McAfee's dope-smoking hackers will have that iPhone cracked, lickety-split

John McAfee, the colourful chap who founded (and long since sold off) McAfee anti-virus, has offered to crack the iPhone belonging to the San Bernardino terrorist Syed Rizwan Farook - or eat his shoe if he fails.

The iPhone is at the centre of a row between the US authorities, who want Apple to break the security of the device so that they can access its data, and Apple, who argue that what they are being asked to do would compromise the security of every iPhone.

Publicity shy McAfee has therefore stepped in. In a blistering op-ed penned for Business Insider, McAfee takes Apple's side, but suggests that he and his team of hackers could crack the device's security quite easily, given a little time.

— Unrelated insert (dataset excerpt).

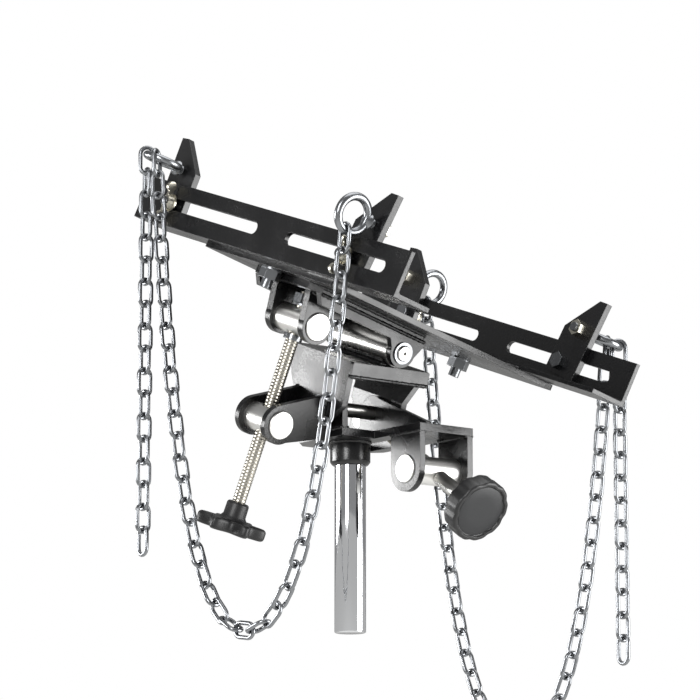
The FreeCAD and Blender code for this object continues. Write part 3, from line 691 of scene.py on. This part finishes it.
SADDLE_SEAMS = [
    [(-100, -50.4, 103.6), (22, -50.4, 103.6)], [(-100, 50.4, 103.6), (22, 50.4, 103.6)],
    [(-101, -50.4, 109.4), (20, -50.4, 109.4)], [(28.4, -40, 109.4), (28.4, 40, 109.4)],
    [(-96, -29.3, 103.4), (-54, -29.3, 103.4)], [(-131.6, -99, 114.9), (-131.6, -60, 114.9)],
    [(-106.6, -98, 115), (-106.6, -40, 115)], [(-106.6, 40, 115), (-106.6, 98, 115)],
    [(93.6, -98, 115), (93.6, -40, 115)], [(93.6, 40, 115), (93.6, 98, 115)],
]
print("seams:", len(BASE_SEAMS) + len(YOKE_SEAMS) + len(SADDLE_SEAMS))

# %% [markdown]
# All the seams of one body become one mesh of lines, and one run of the tree turns it into
# beads, so the beads of a body are one painted piece.
# %% Welds
BEAD = {"Pitch": 0.0016, "Radius": 0.0018, "Seed": 7, "Finish": paint}
SEAMS = {"base": (BASE, BASE_SEAMS), "tilt_yoke": (YOKE, YOKE_SEAMS), "saddle": (SADDLE, SADDLE_SEAMS)}
for body, (place, seams) in SEAMS.items():
    points = []
    edges = []
    for seam in seams:
        first = len(points)
        points.extend([place @ Vector(p) for p in seam])
        edges.extend([(i, i + 1) for i in range(first, len(points) - 1)])
    mesh = bpy.data.meshes.new("seams_" + body)
    mesh.from_pydata(points, edges, [])
    item = run_nodes("welds_" + body, mesh, beader, BEAD)
    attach(item, body)
    print("welds on", body, len(item.data.polygons), "faces")

# %% [markdown]
# The floor is pale matt card, far below the head, so that no light throws a hard edge on it
# behind the object, and it reaches far out past every view.
# %% Floor
FLOOR_Z = -1.5
FLOOR_REACH = 60.0
NO_EDGE = 0.0001


def make_floor(level, reach):
    corners = [(-reach, -reach, level), (reach, -reach, level), (reach, reach, level), (-reach, reach, level)]
    pale = material("pale_floor", "#c6c6c4", 0.0, 0.8, edge=NO_EDGE)
    floor = make_object("floor", (corners, [(0, 1, 2, 3)]), pale, Matrix.Identity(4))


make_floor(FLOOR_Z, FLOOR_REACH)
print("floor laid")

# %% [markdown]
# Glossy black is seen by what it reflects, so each soft box stands where a group of faces
# mirrors it towards the camera. The front boxes put a grey sheen on the plates, the low one
# behind lights the left side of the yoke, and the top one lights the rails.
# %% Soft boxes
HEAD_MIDDLE = (0.0, 0.0, 0.22)
SOFT_BOXES = {
    "front_right_box": ((1.5, -1.85, -0.05), (1.6, 1.8), 76),
    "front_left_box": ((-2.1, -1.1, 0.75), (0.7, 1.6), 42),
    "back_left_low_box": ((-1.75, 2.1, 0.42), (1.7, 0.7), 62),
    "top_box": ((0.3, -0.4, 2.4), (2.2, 2.2), 40),
}


def soft_box(name, spot, size, watts):
    light = bpy.data.lights.new(name, "AREA")
    light.shape = "RECTANGLE"
    light.size = size[0]
    light.size_y = size[1]
    light.energy = watts
    item = bpy.data.objects.new(name, light)
    item.location = spot
    item.rotation_euler = (Vector(spot) - Vector(HEAD_MIDDLE)).to_track_quat("Z", "Y").to_euler()
    item.visible_camera = False
    bpy.context.scene.collection.objects.link(item)


for name, (spot, size, watts) in SOFT_BOXES.items():
    soft_box(name, spot, size, watts)
print("soft boxes:", len(SOFT_BOXES))

# %% [markdown]
# The room is white for the eye and for soft fill light, but reflections see it dimmer.
# A fully white room would wash out the black paint and leave the chrome without dark bands.
# %% Room
ROOM_IN_REFLECTIONS = 0.30
ROOM_ELSEWHERE = 1.0


def make_world():
    world = bpy.data.worlds.new("studio")
    bpy.context.scene.world = world
    world.use_nodes = True
    tree = world.node_tree
    tree.nodes.clear()
    shiny = add_node(tree, "ShaderNodeLightPath").outputs["Is Glossy Ray"]
    room = add_node(tree, "ShaderNodeBackground", Color=srgb("#ffffff"), Strength=ROOM_IN_REFLECTIONS)
    white = add_node(tree, "ShaderNodeBackground", Color=srgb("#ffffff"), Strength=ROOM_ELSEWHERE)
    mix = add_node(tree, "ShaderNodeMixShader", Fac=shiny)
    tree.links.new(white.outputs[0], mix.inputs[1])
    tree.links.new(room.outputs[0], mix.inputs[2])
    end = tree.nodes.new("ShaderNodeOutputWorld")
    tree.links.new(mix.outputs[0], end.inputs["Surface"])


make_world()
bpy.context.scene.view_settings.view_transform = "Standard"
print("room ready")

"No matter how you slice this pie, if the government succeeds in getting this backdoor, it will eventually get a backdoor into all encryption, and our world, as we know it, is over. In spite of the FBI's claim that it would protect the backdoor, we all know that's impossible," he wrote.

"There are bad apples everywhere, and there only needs to be one in the US government. Then a few million dollars, some beautiful women (or men), and a yacht trip to the Caribbean might be all it takes for our enemies to have full access to our secrets."

McAfee goes on to suggest that, ultimately, the problem is that the FBI does not have the manpower to do what he and his posse of weed smoking, pierced hackers could do in a short time.

"With all due respect to Tim Cook and Apple, I work with a team of the best hackers on the planet. These hackers attend Defcon in Las Vegas, and they are legends in their local hacking groups, such as HackMiami," he said.

"They are all prodigies with talents that defy normal human comprehension. About 75 per cent are social engineers. The remainder are hardcore coders. I would eat my shoe on the Neil Cavuto show if we could not break the encryption on the San Bernardino phone. This is a pure and simple fact.

"And why do the best hackers on the planet not work for the FBI? Because the FBI will not hire anyone with a 24-inch purple mohawk, 10-gauge ear piercings, and a tattooed face who demands to smoke weed while working, and won't work for less than $500,000 a year.

"Cyber science is not just something you can learn. It is an innate talent. A room full of Stanford computer science graduates cannot compete with a true hacker without even a high-school education," he said, before we all stopped making eye contact and started slowly moving away from him.

"So here is my offer to the FBI. I will, free of charge, decrypt the information on the San Bernardino phone with my team. We will primarily use social engineering, and it will take us three weeks," he added in closing.

"If you accept my offer you will not need to ask Apple to place a backdoor in its product, which would be the beginning of the end of America.

"If you doubt my credentials, Google 'cybersecurity legend' and see whose name is the only name that appears in the first 10 results out of more than a quarter of a million."